Heptapod: Language Modeling on Visual Signals
Yongxin Zhu, Jiawei Chen, Yuanzhe Chen, Zhuo Chen, Dongya Jia, Jian Cong, Xiaobin Zhuang, Yuping Wang, Yuxuan Wang
2025-10-09
Summary
This paper introduces Heptapod, a new type of image generation model that takes inspiration from how language models work, but applies it to creating pictures instead of text.
What's the problem?
Existing image generation models often rely on complicated methods for understanding images and generating new ones, sometimes using complex rules or ways of breaking down images into pieces. Many also don't fully capture the overall meaning and structure of an image during the learning process, leading to less realistic or coherent results. Previous attempts at building image models like language models haven't performed very well.
What's the solution?
The researchers created Heptapod, which predicts what the next part of an image should be, pixel by pixel, in a sequential manner, similar to how a language model predicts the next word in a sentence. It uses a 'visual tokenizer' to prepare the image for processing and focuses on reconstructing the entire image at each step.
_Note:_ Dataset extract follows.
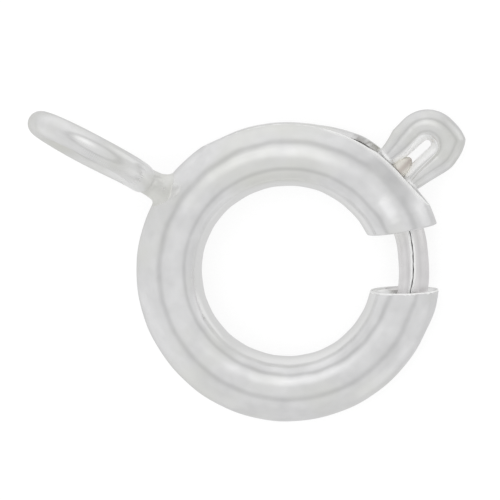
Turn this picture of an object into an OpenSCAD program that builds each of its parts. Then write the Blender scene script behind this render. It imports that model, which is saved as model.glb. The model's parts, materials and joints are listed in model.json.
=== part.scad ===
// Spring ring clasp in polished silver, closed, lying on its side.
// The origin is the ring's centre. Angles about the ring are in degrees from +X, counterclockwise
// seen from above. The attachment loop points along -X, away from the gap.

/* [Ring] */
// Outside diameter of the ring
ring_od = 6; // [5.6:0.1:8]
// Outside diameter of the rolled tube that the ring is bent from
tube_d = 1.3; // [1.2:0.05:1.5]
// Thickness of the tube's wall
tube_wall = 0.15; // [0.1:0.01:0.18]
// How far the slotted half of the ring is sprung outward of a true circle
end_spread = 0.045; // [0.005:0.005:0.08]

/* [Gap] */
// Angle of the middle of the gap
gap_at = 39.9; // [34:0.1:45]
// Width of the gap along the middle of the tube
gap_w = 1.22; // [0.8:0.02:1.4]
// Angle between the two cut ends
gap_flare = 4.4; // [0:0.2:8]
// How far the cuts are turned from the line through the ring's centre
gap_skew = -1.8; // [-4:0.2:4]

/* [Slot] */
// Width of the slot that the trigger slides along
slot_w = 0.47; // [0.46:0.01:0.55]
// Width of the slot where the trigger rests and spreads it
slot_wide_w = 0.62; // [0.6:0.01:0.7]
// Angle of the slot's end near the gap
slot_start = 59.5; // [58.5:0.5:60.5]
// Angle up to which the slot is spread
slot_wide_end = 95; // [91:1:103]
// Angle of the slot's far end
slot_end = 158; // [148:1:161]

/* [Bolt and trigger] */
// Diameter of the seamed wire of the bolt and the trigger
wire_d = 0.59; // [0.5:0.01:0.6]
// Running clearance between the bolt and the outer side of the bore
bolt_clear = 0.025; // [0.02:0.005:0.05]
// How far the bolt's tip reaches into the tube past the gap
bolt_engage = 0.25; // [0.15:0.01:0.5]
// Width of the seam in the wire
seam_w = 0.04; // [0.03:0.01:0.06]
// Depth of the seam in the wire
seam_deep = 0.1; // [0.05:0.01:0.15]
// Angle of the trigger when the clasp is closed
trigger_at = 76.3; // [75:0.1:79]
// Radius of the middle of the wire in the trigger's eye
eye_r = 0.375; // [0.36:0.005:0.45]
// Height of the eye's centre above the outside of the ring
eye_rise = 0.8; // [0.7:0.02:1]
// Diameter of the eye's two feet where they pass the slot
foot_d = 0.42; // [0.36:0.01:0.44]
// Distance between the middles of the two feet
foot_pitch = 0.62; // [0.56:0.01:0.66]

/* [Spring] */
// Diameter of the spring's wire
spring_wire_d = 0.1; // [0.08:0.01:0.12]
// Play between the spring and the bore, on each side
spring_play = 0.07; // [0.04:0.01:0.12]
// Number of turns in the spring
spring_turns = 14; // [10:1:15]
// Gap at each end of the spring
spring_end_gap = 0.03; // [0.02:0.01:0.1]

/* [Attachment loop] */
// Outside diameter of the attachment loop
loop_od = 2.8; // [2.4:0.1:3.4]
// Diameter of the loop's wire
loop_wire_d = 0.5; // [0.4:0.02:0.6]
// Distance between the ring and the loop, filled with solder
loop_gap = 0.18; // [0.1:0.02:0.3]
// How far the loop is turned out of line with the ring's centre
loop_turn = 6.2; // [0:0.1:9]
// How far the loop's top leans towards the trigger's side
loop_lean = 11.4; // [0:0.2:14]
// Diameter of the solder where it meets the ring
solder_d = 0.76; // [0.7:0.02:0.84]
// Diameter of the solder's neck under the loop
neck_d = 0.46; // [0.38:0.02:0.56]

/* [Hidden] */
$fn = 64;
EPS = 0.01;
LEDGE = 0.01;

ring_r = (ring_od - tube_d) / 2;
bore_r = tube_d / 2 - tube_wall;
bolt_r = ring_r + bore_r - bolt_clear - wire_d / 2;
loop_r = (loop_od - loop_wire_d) / 2;
loop_foot = ring_od / 2 + loop_gap;
eye_v = ring_od / 2 + eye_rise;

// The clasp rests on the loop's rim and on the far side of the ring, so the ring leans by this much
loop_reach = loop_foot + loop_od / 2 * cos(loop_turn);
loop_drop = loop_r * cos(loop_lean) + loop_wire_d / 2;
rest_tilt = asin((loop_drop - tube_d / 2) / (loop_reach + ring_r));

// Angles on the bolt's own circle
gap_half_turn = asin(gap_w / 2 / bolt_r);
tip_at = gap_at - gap_half_turn - bolt_engage / bolt_r * 180 / PI;
foot_half_turn = asin((foot_pitch + foot_d) / 2 / (bolt_r - foot_d / 2));
bolt_end_at = trigger_at + foot_half_turn;

// The solder that closes the tube under the loop is the spring's far stop
stop_half_turn = asin(tube_wall / ring_r);
spring_gap_turn = spring_end_gap / ring_r * 180 / PI;
spring_wire_turn = spring_wire_d / 2 / ring_r * 180 / PI;
spring_from = bolt_end_at + spring_gap_turn + spring_wire_turn;
spring_to = 180 - stop_half_turn - spring_gap_turn - spring_wire_turn;
spring_coil_r = bore_r - spring_play - spring_wire_d / 2;
SPRING_STEPS = 14;
SPRING_SIDES = 6;

// Leans the ring as it lies at rest
module at_rest() {
    rotate([0, rest_tilt, 0]) children();
}

// Bends a round bar of radius r along a circle of radius big_r, between two angles
module bent_bar(big_r, r, from, to) {
    rotate([0, 0, from]) rotate_extrude(angle = to - from) translate([big_r, 0]) circle(r = r);
}

// Round bar between two points of the ring's plane, tapered from radius r1 to r2
module straight_bar(p1, p2, r1, r2) {
    run = p2 - p1;
    translate([p1.x, p1.y, 0]) rotate([0, 90, atan2(run.y, run.x)])
        cylinder(h = norm(run), r1 = r1, r2 = r2);
}

// The ring's tube or its bore: half a true circle, and the sprung half that leaves it smoothly at the loop
module ring_path(r) {
    bent_bar(ring_r, r, 180, 360 + gap_at);
    translate([end_spread, 0, 0]) bent_bar(ring_r + end_spread, r, 180, gap_at);
}

// Two saw cuts that leave the gap
module gap_cut() {
    reach = tube_d;
    half_in = gap_w / 2 - reach * tan(gap_flare / 2);
    half_out = gap_w / 2 + reach * tan(gap_flare / 2);
    rotate([0, 0, gap_at]) translate([ring_r, 0, 0]) rotate([0, 0, gap_skew])
        linear_extrude(height = 2 * tube_d, center = true)
            polygon([[-reach, -half_in], [reach, -half_out], [reach, half_out], [-reach, half_in]]);
}

// One stretch of slot through the outer wall, with round ends
module slot_stretch(w, from, to) {
    end_turn = asin(w / ring_od);
    inner = ring_r + bore_r / 2;
    outer = ring_od / 2 + tube_d;
    rotate([0, 0, from + end_turn]) rotate_extrude(angle = to - from - 2 * end_turn)
        translate([inner, -w / 2]) square([outer - inner, w]);
    for (a = [from + end_turn, to - end_turn])
        rotate([0, 0, a]) translate([inner, 0, 0]) rotate([0, 90, 0]) cylinder(h = outer - inner, d = w);
}

module slot_cut() {
    slot_stretch(slot_w, slot_start, slot_end);
    slot_stretch(slot_wide_w, slot_start, slot_wide_end);
}

// Puts a thing that points up on the loop's foot, in line with the loop
module at_loop_foot() {
    translate([-loop_foot, 0, 0]) rotate([0, -90, loop_turn]) children();
}

// Closed ring of round wire that stands across the clasp, for a chain's end link
module attachment_loop() {
    at_loop_foot() translate([0, 0, loop_od / 2]) rotate([90, 0, loop_lean])
        rotate_extrude() translate([loop_r, 0]) circle(d = loop_wire_d);
}

// Solder that flows from the ring's outside to a neck, and on to the middle of the loop's wire
module solder() {
    spread = (solder_d - neck_d) / 2;
    rise = loop_foot - sqrt(pow(ring_od / 2, 2) - pow(solder_d / 2, 2));
    hollow_r = (pow(spread, 2) + pow(rise, 2)) / 2 / spread;
    sunk = ring_r + bore_r / 2;
    below_neck = hollow_r / 3;
    rotate([0, -90, 0]) difference() {
        translate([0, 0, sunk]) cylinder(h = loop_foot - below_neck - sunk, d = solder_d);
        translate([0, 0, loop_foot]) rotate_extrude() translate([neck_d / 2 + hollow_r, 0]) circle(r = hollow_r);
    }
    at_loop_foot() translate([0, 0, sunk - loop_foot])
        cylinder(h = loop_foot - sunk + loop_wire_d / 2, d = neck_d);
}

module spring_stop() {
    bent_bar(ring_r, bore_r + EPS, 180 - stop_half_turn, 180 + stop_half_turn);
}

module ring_body() {
    color("silver") at_rest() {
        difference() {
            union() {
                ring_path(tube_d / 2);
                attachment_loop();
                solder();
            }
            ring_path(bore_r);
            gap_cut();
            slot_cut();
        }
        spring_stop();
    }
}

// Arc of seamed wire that slides in the tube and closes the gap, with a rounded tip
module bolt_arc() {
    difference() {
        union() {
            bent_bar(bolt_r, wire_d / 2, tip_at, bolt_end_at);
            rotate([0, 0, tip_at]) translate([bolt_r, 0, 0]) sphere(d = wire_d - 2 * LEDGE);
        }
        rotate([0, 0, tip_at - gap_half_turn]) rotate_extrude(angle = trigger_at - tip_at)
            translate([bolt_r - seam_w / 2, wire_d / 2 - seam_deep]) square([seam_w, wire_d]);
    }
}

// Eye of the same wire; its two feet are drawn down thinner and pass through the slot to the bolt
module trigger_eye() {
    neck_v = ring_od / 2;
    lean = atan2(eye_r - foot_pitch / 2, eye_rise);
    rotate([0, 0, trigger_at]) {
        translate([eye_v, 0, 0]) bent_bar(eye_r, wire_d / 2, -90 - lean, 90 + lean);
        for (side = [-1, 1]) {
            shoulder = [eye_v, side * eye_r];
            neck = [neck_v, side * foot_pitch / 2];
            foot = [bolt_r, side * foot_pitch / 2];
            straight_bar(neck, shoulder, foot_d / 2, wire_d / 2 - LEDGE);
            straight_bar(foot, neck + [2 * LEDGE, 0], foot_d / 2 - LEDGE, foot_d / 2 - LEDGE);
        }
    }
}

module bolt() {
    color("lightgray") at_rest() {
        bolt_arc();
        trigger_eye();
    }
}

// Point of the spring's wire: k counts steps along the coil, p is a point of the wire's section
function spring_point(k, p) = let (
        share = k / (spring_turns * SPRING_STEPS),
        along = spring_from + (spring_to - spring_from) * share,
        round = 360 * k / SPRING_STEPS,
        reach = spring_coil_r + p.x,
        out = ring_r + reach * cos(round)
    ) [out * cos(along) - p.y * sin(along), out * sin(along) + p.y * cos(along), reach * sin(round)];

// Fine coil spring round the bore, from the bolt's back end to the solder under the loop
module spring() {
    steps = spring_turns * SPRING_STEPS;
    section = [for (i = [0 : SPRING_SIDES - 1])
        spring_wire_d / 2 * [cos(360 * i / SPRING_SIDES), sin(360 * i / SPRING_SIDES)]];
    points = [for (k = [0 : steps]) for (p = section) spring_point(k, p)];
    sides = [for (k = [0 : steps - 1]) for (i = [0 : SPRING_SIDES - 1]) let (
            j = (i + 1) % SPRING_SIDES,
            base = k * SPRING_SIDES
        ) [base + i, base + j, base + SPRING_SIDES + j, base + SPRING_SIDES + i]];
    first = [for (i = [SPRING_SIDES - 1 : -1 : 0]) i];
    last = [for (i = [0 : SPRING_SIDES - 1]) steps * SPRING_SIDES + i];
    color("gray") at_rest() polyhedron(points = points, faces = concat([first], sides, [last]));
}

ring_body();
bolt();
spring();
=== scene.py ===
"""Spring ring clasp in polished silver, closed and lying on its side on a pale floor.

All shapes are worked out in millimetres in the ring's own plane, with its centre at the origin and the loop
along -X, and then leaned by the small angle at which the clasp rests.
"""

import json
import math

import bmesh
import bpy
import numpy as np
from mathutils import Matrix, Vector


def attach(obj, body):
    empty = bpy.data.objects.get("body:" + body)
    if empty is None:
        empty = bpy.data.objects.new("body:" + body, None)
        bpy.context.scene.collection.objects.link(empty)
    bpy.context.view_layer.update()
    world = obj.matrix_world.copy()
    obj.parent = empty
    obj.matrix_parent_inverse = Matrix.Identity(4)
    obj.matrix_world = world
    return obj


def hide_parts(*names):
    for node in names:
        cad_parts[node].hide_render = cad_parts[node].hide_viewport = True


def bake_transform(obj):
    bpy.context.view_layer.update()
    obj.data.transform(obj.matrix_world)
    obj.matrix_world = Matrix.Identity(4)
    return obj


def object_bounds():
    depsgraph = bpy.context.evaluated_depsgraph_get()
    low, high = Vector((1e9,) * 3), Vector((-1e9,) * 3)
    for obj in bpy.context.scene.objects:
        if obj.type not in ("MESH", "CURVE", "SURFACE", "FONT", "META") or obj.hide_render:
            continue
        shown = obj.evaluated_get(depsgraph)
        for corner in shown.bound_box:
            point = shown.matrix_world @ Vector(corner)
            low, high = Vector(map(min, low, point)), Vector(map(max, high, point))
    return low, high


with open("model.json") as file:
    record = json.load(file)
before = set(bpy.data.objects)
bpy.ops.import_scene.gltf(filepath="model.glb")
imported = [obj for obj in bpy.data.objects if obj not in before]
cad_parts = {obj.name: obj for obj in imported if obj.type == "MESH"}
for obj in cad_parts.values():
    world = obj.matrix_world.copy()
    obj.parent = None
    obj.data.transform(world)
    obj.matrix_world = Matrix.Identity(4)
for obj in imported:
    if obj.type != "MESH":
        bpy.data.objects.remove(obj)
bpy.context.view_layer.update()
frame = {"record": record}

# Ring. A strip of sheet silver rolled into a tube 1.3 mm thick and bent round to a ring of 6 mm, sawn open
# at the gap. The rolled seam is left open along the outside as the trigger's slot, and the trigger has
# pushed the slot's lips up.
RING_R, TUBE_R, WALL = 2.35, 0.65, 0.15
# how far the slotted half stands outward, and the share by which the tube's section leans inward
END_SPREAD, SKEW = 0.045, 0.106
# the gap's place and width, how far its two cuts part, and how far both are turned, in degrees
GAP_AT, GAP_W, GAP_FLARE, GAP_SKEW = 39.9, 1.22, 4.4, -1.8
# the slot's ends, its width behind the trigger, and the degrees that each round end takes
SLOT_FROM, SLOT_TO, SLOT_W, SLOT_ROUND = 59.5, 158.0, 0.45, 9.55
# where the wide part by the trigger ends, how wide it is, and the degrees over which it narrows
SLOT_WIDE_TO, SLOT_WIDE_W, SLOT_NECK = 97.0, 0.62, 14.0
# the rounding of the sawn edges, and the bevel of the bore at the gap
LIP_ROUND, BEVEL, BEVEL_LONG = 0.03, 0.10, 0.16
# how wide the raised edge of a lip is, and how far the slot's lips are pushed up, in mm, at these angles
LIP_SPREAD = 0.2
FAR_LIP = (59, 64, 70, 85, 89, 96, 102, 112), (0, 0.015, 0.085, 0.11, 0.11, 0.09, 0.055, 0)
NEAR_LIP = (60, 64, 69, 84, 88, 91, 96), (0.01, 0.045, 0.065, 0.07, 0.065, 0.025, 0)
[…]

This approach combines the benefits of predicting sequences with learning the overall image structure, allowing the model to understand and generate images more effectively.
Why it matters?
Heptapod achieves state-of-the-art results in image generation, meaning it creates more realistic and high-quality images than previous similar models. More importantly, it suggests a new, more principled way to approach image generation by applying the successful techniques used in language modeling, potentially leading to further advancements in the field and beyond just images.
Abstract
We introduce Heptapod, an image autoregressive model that adheres to the foundational principles of language modeling. Heptapod employs causal attention, eliminates reliance on CFG, and eschews the trend of semantic tokenizers. Our key innovation is next 2D distribution prediction: a causal Transformer with reconstruction-focused visual tokenizer, learns to predict the distribution over the entire 2D spatial grid of images at each timestep. This learning objective unifies the sequential modeling of autoregressive framework with the holistic self-supervised learning of masked autoencoding, enabling the model to capture comprehensive image semantics via generative training. On the ImageNet generation benchmark, Heptapod achieves an FID of 2.70, significantly outperforming previous causal autoregressive approaches. We hope our work inspires a principled rethinking of language modeling on visual signals and beyond.